**What the task asks**
Filter the listing below, copying every line in which the word "loose" appears.

**Recorded data**
=-=-=
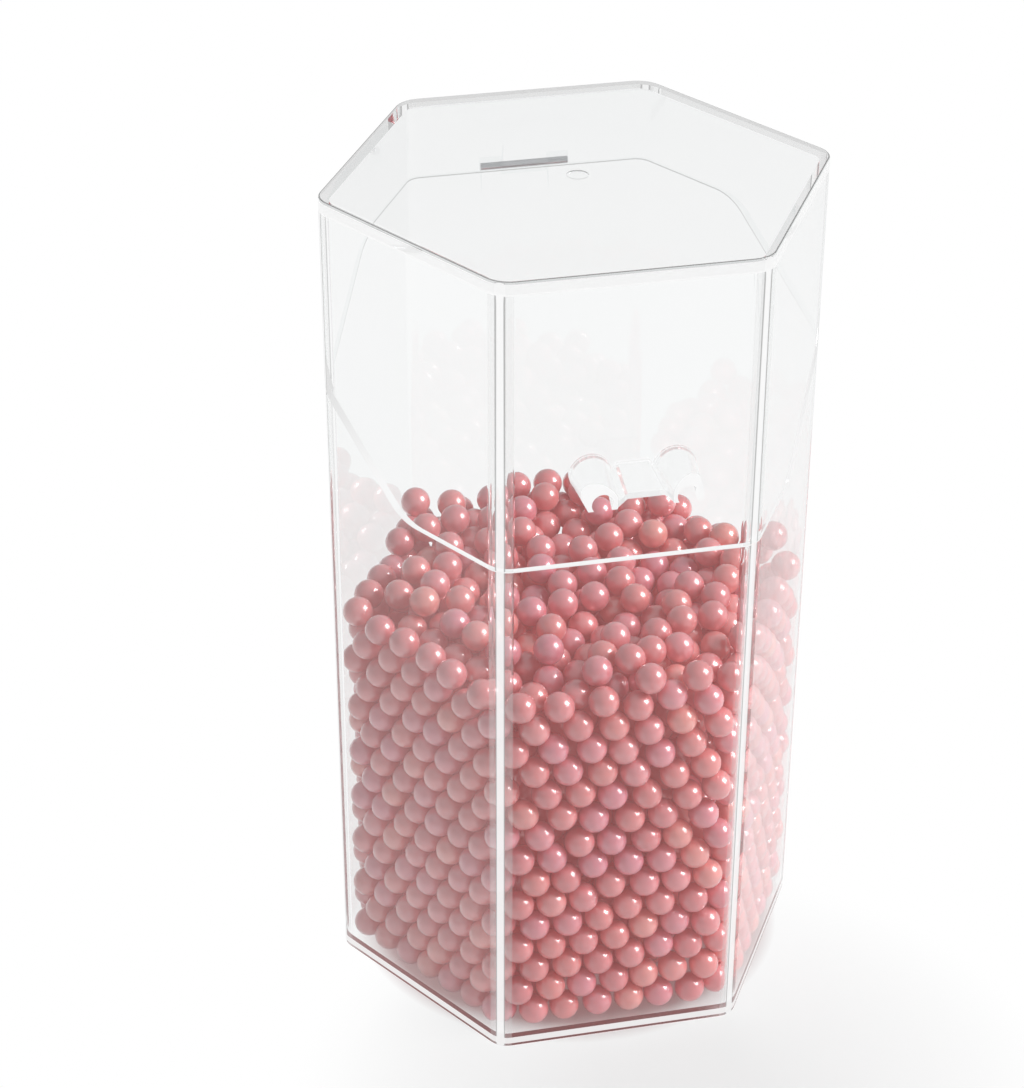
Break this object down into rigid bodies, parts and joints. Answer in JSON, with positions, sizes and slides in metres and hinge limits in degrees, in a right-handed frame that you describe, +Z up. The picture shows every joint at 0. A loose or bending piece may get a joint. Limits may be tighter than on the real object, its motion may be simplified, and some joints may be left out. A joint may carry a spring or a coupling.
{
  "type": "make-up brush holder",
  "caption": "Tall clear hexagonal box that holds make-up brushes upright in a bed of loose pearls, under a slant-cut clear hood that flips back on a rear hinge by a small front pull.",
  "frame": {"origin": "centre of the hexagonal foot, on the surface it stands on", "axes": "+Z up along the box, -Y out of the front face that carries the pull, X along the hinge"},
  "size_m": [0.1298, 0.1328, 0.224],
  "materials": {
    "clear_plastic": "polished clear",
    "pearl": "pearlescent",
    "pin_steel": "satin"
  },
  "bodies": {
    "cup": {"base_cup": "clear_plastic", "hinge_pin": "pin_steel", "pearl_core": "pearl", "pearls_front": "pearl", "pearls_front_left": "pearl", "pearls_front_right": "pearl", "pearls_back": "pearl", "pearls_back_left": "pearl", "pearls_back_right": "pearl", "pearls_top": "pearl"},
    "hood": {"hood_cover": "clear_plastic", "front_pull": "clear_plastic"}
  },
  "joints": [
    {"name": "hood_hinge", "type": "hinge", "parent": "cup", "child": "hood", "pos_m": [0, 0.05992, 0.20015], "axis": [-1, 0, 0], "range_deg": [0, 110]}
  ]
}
=-=-=
**Task output**
Break this object down into rigid bodies, parts and joints. Answer in JSON, with positions, sizes and slides in metres and hinge limits in degrees, in a right-handed frame that you describe, +Z up. The picture shows every joint at 0. A loose or bending piece may get a joint. Limits may be tighter than on the real object, its motion may be simplified, and some joints may be left out. A joint may carry a spring or a coupling.
  "caption": "Tall clear hexagonal box that holds make-up brushes upright in a bed of loose pearls, under a slant-cut clear hood that flips back on a rear hinge by a small front pull.",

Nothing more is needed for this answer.